#### GIVEN DATA

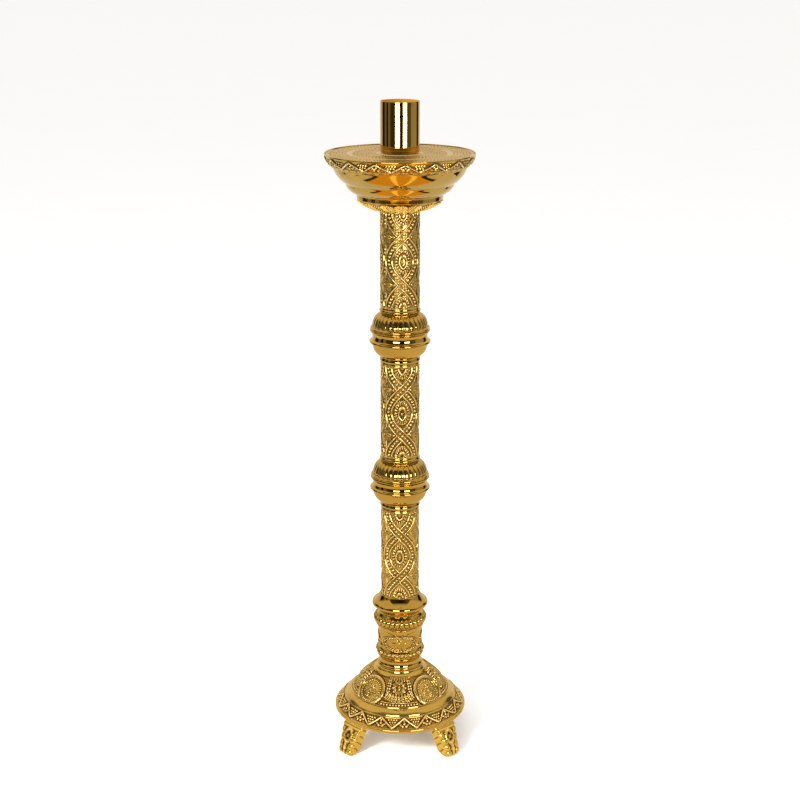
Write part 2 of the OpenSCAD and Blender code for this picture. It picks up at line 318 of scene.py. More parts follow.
polished = metal("polished_gold", GOLD, GOLD_RECESS_SHADE, GOLD_EDGE_GLINT, (0.02, 0.05), 0.35, 0.3)
cast = metal("cast_gold", GOLD, GOLD_RECESS_SHADE, GOLD_EDGE_GLINT, (0.04, 0.09), 1.0, 0.7, grain=0.12, haze=0.07,
             burnish=0.35)
chased = metal("chased_gold", GOLD, GOLD_RECESS_SHADE, GOLD_EDGE_GLINT, (0.04, 0.09), 0.9, 0.7, haze=0.01, burnish=0.3)
bright_cast = metal("bright_cast_gold", (0.80, 0.51, 0.10), GOLD_RECESS_SHADE, (0.95, 0.76, 0.34), (0.05, 0.12),
                    1.0, 0.7, grain=0.12, haze=0.14, burnish=0.3)
# Painted light: the calyx leaves get a brighter, yellower copy of the same gold as the rest
lit_leaf_gold = metal("lit_leaf_gold", (0.94, 0.60, 0.10), GOLD_RECESS_SHADE, (1.0, 0.80, 0.32), (0.06, 0.14), 1.0, 0.7,
                  grain=0.12, haze=0.2, burnish=0.4)
plate_gold = metal("plate_gold", (0.66, 0.45, 0.15), GOLD_RECESS_SHADE, GOLD_EDGE_GLINT, (0.22, 0.32), 1.0, 0.6, wave=0.1,
                   grain=0.35, grain_scale=900, haze=0.12)
brass = metal("plain_brass", (0.48, 0.33, 0.11), (0.16, 0.09, 0.02), (0.72, 0.55, 0.28), (0.22, 0.38), 0.5,
              0.5, grain=0.3, grain_scale=900)
satin = metal("satin_gold", (0.80, 0.42, 0.06), GOLD_RECESS_SHADE, GOLD_EDGE_GLINT, (0.35, 0.5), 0.4, 0.3, wave=0.1,
              grain=0.3, haze=0.35)
steel = metal("zinc_steel", (0.46, 0.46, 0.45), (0.10, 0.09, 0.08), (0.78, 0.78, 0.76), (0.22, 0.40), 0.7,
              0.6, wave=0.1, grain=0.3, grain_scale=700)

# ---- Stem tubes ----

STRAND_PERIOD = 49.6    # height between two crossings
STRAND_SWING = 44.5     # degrees to either side
RIDGE_OFFSET = 3.9      # from a strand's middle to its two ridges
RIDGE_HALF = 0.9
PEARL_STEP = 3.9
LIP = 1.5               # height of the smooth rims


def strand_pearls(swing, wave_number, first_cross, length):
    """Places of the pearls along the right-hand strand: sideways distance and height."""
    v = np.linspace(0, length, 2000)
    slope = swing * wave_number * np.cos(wave_number * (v - first_cross))
    run = np.concatenate([[0], np.cumsum(np.sqrt(1 + slope[1:] ** 2) * np.diff(v))])
    places = np.interp(np.arange(PEARL_STEP / 2, run[-1], PEARL_STEP), run, v)
    return [(swing * math.sin(wave_number * (p - first_cross)), p) for p in places]


def tube_relief(turn, over, radius, length):
    """Interlaced pearled strands round pointed rosettes, three times round the tube."""
    swing = math.radians(STRAND_SWING) * radius
    wave_number = math.pi / STRAND_PERIOD
    first_cross = length / 2 - STRAND_PERIOD / 2

    def relief(t, v, _r, _z):
        third = folded(t - turn, 120)
        u = np.radians(third) * radius + 0 * v
        v = v + 0 * u
        phase = wave_number * (v - first_cross)
        stretch_by = np.sqrt(1 + (swing * wave_number * np.cos(phase)) ** 2)
        side = np.radians(folded(third - 60, 120)) * radius
        height = np.maximum(rosette(u, folded(v - length / 2, STRAND_PERIOD)),
                            filler(side, folded(v - first_cross, STRAND_PERIOD)))
        for sign in (-over, over):
            d = (u - sign * swing * np.sin(phase)) / stretch_by
            strand = rise(np.abs(d) - RIDGE_OFFSET, RIDGE_HALF)
            for pearl_u, pearl_v in strand_pearls(swing, wave_number, first_cross, length):
                near = np.abs(v[:, 0] - pearl_v) < 2
                du, dv = u[near] - sign * pearl_u, v[near] - pearl_v
                strand[near] = np.maximum(strand[near], 1.55 * blob(du, dv, 1.65) - 0.4)
            height = np.where(np.abs(d) < RIDGE_OFFSET + RIDGE_HALF, strand, height)
        return height * np.clip(np.minimum(v, length - v) / 0.6, 0, 1)

    return relief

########

EXERCISE DESCRIPTION — Extract all of the data exactly as written.

ANSWER TO THIS EXERCISE —
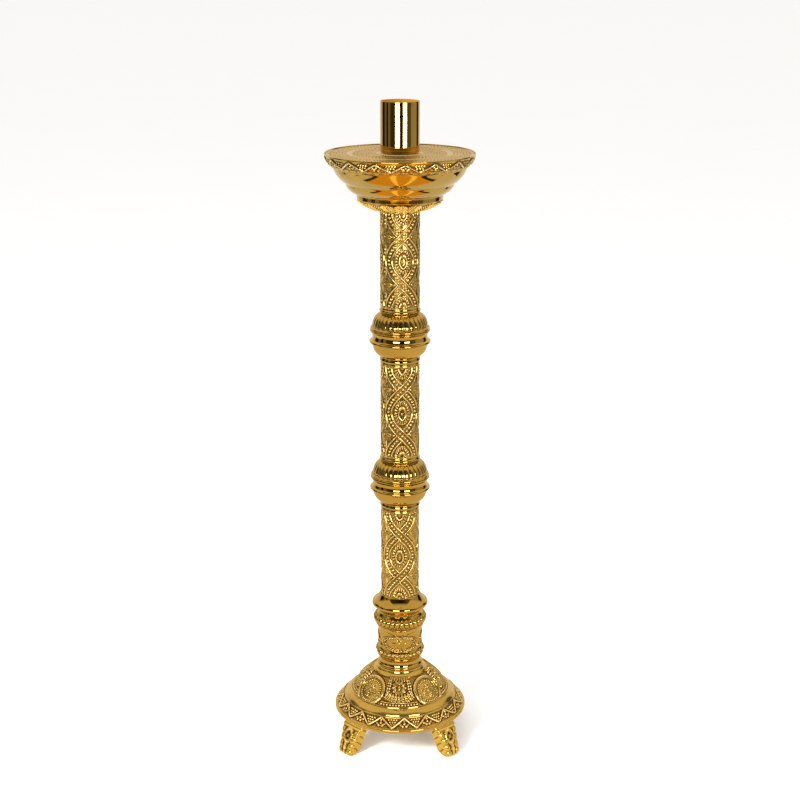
Write part 2 of the OpenSCAD and Blender code for this picture. It picks up at line 318 of scene.py. More parts follow.
polished = metal("polished_gold", GOLD, GOLD_RECESS_SHADE, GOLD_EDGE_GLINT, (0.02, 0.05), 0.35, 0.3)
cast = metal("cast_gold", GOLD, GOLD_RECESS_SHADE, GOLD_EDGE_GLINT, (0.04, 0.09), 1.0, 0.7, grain=0.12, haze=0.07,
             burnish=0.35)
chased = metal("chased_gold", GOLD, GOLD_RECESS_SHADE, GOLD_EDGE_GLINT, (0.04, 0.09), 0.9, 0.7, haze=0.01, burnish=0.3)
bright_cast = metal("bright_cast_gold", (0.80, 0.51, 0.10), GOLD_RECESS_SHADE, (0.95, 0.76, 0.34), (0.05, 0.12),
                    1.0, 0.7, grain=0.12, haze=0.14, burnish=0.3)
# Painted light: the calyx leaves get a brighter, yellower copy of the same gold as the rest
lit_leaf_gold = metal("lit_leaf_gold", (0.94, 0.60, 0.10), GOLD_RECESS_SHADE, (1.0, 0.80, 0.32), (0.06, 0.14), 1.0, 0.7,
                  grain=0.12, haze=0.2, burnish=0.4)
plate_gold = metal("plate_gold", (0.66, 0.45, 0.15), GOLD_RECESS_SHADE, GOLD_EDGE_GLINT, (0.22, 0.32), 1.0, 0.6, wave=0.1,
                   grain=0.35, grain_scale=900, haze=0.12)
brass = metal("plain_brass", (0.48, 0.33, 0.11), (0.16, 0.09, 0.02), (0.72, 0.55, 0.28), (0.22, 0.38), 0.5,
              0.5, grain=0.3, grain_scale=900)
satin = metal("satin_gold", (0.80, 0.42, 0.06), GOLD_RECESS_SHADE, GOLD_EDGE_GLINT, (0.35, 0.5), 0.4, 0.3, wave=0.1,
              grain=0.3, haze=0.35)
steel = metal("zinc_steel", (0.46, 0.46, 0.45), (0.10, 0.09, 0.08), (0.78, 0.78, 0.76), (0.22, 0.40), 0.7,
              0.6, wave=0.1, grain=0.3, grain_scale=700)

# ---- Stem tubes ----

STRAND_PERIOD = 49.6    # height between two crossings
STRAND_SWING = 44.5     # degrees to either side
RIDGE_OFFSET = 3.9      # from a strand's middle to its two ridges
RIDGE_HALF = 0.9
PEARL_STEP = 3.9
LIP = 1.5               # height of the smooth rims


def strand_pearls(swing, wave_number, first_cross, length):
    """Places of the pearls along the right-hand strand: sideways distance and height."""
    v = np.linspace(0, length, 2000)
    slope = swing * wave_number * np.cos(wave_number * (v - first_cross))
    run = np.concatenate([[0], np.cumsum(np.sqrt(1 + slope[1:] ** 2) * np.diff(v))])
    places = np.interp(np.arange(PEARL_STEP / 2, run[-1], PEARL_STEP), run, v)
    return [(swing * math.sin(wave_number * (p - first_cross)), p) for p in places]


def tube_relief(turn, over, radius, length):
    """Interlaced pearled strands round pointed rosettes, three times round the tube."""
    swing = math.radians(STRAND_SWING) * radius
    wave_number = math.pi / STRAND_PERIOD
    first_cross = length / 2 - STRAND_PERIOD / 2

    def relief(t, v, _r, _z):
        third = folded(t - turn, 120)
        u = np.radians(third) * radius + 0 * v
        v = v + 0 * u
        phase = wave_number * (v - first_cross)
        stretch_by = np.sqrt(1 + (swing * wave_number * np.cos(phase)) ** 2)
        side = np.radians(folded(third - 60, 120)) * radius
        height = np.maximum(rosette(u, folded(v - length / 2, STRAND_PERIOD)),
                            filler(side, folded(v - first_cross, STRAND_PERIOD)))
        for sign in (-over, over):
            d = (u - sign * swing * np.sin(phase)) / stretch_by
            strand = rise(np.abs(d) - RIDGE_OFFSET, RIDGE_HALF)
            for pearl_u, pearl_v in strand_pearls(swing, wave_number, first_cross, length):
                near = np.abs(v[:, 0] - pearl_v) < 2
                du, dv = u[near] - sign * pearl_u, v[near] - pearl_v
                strand[near] = np.maximum(strand[near], 1.55 * blob(du, dv, 1.65) - 0.4)
            height = np.where(np.abs(d) < RIDGE_OFFSET + RIDGE_HALF, strand, height)
        return height * np.clip(np.minimum(v, length - v) / 0.6, 0, 1)

    return relief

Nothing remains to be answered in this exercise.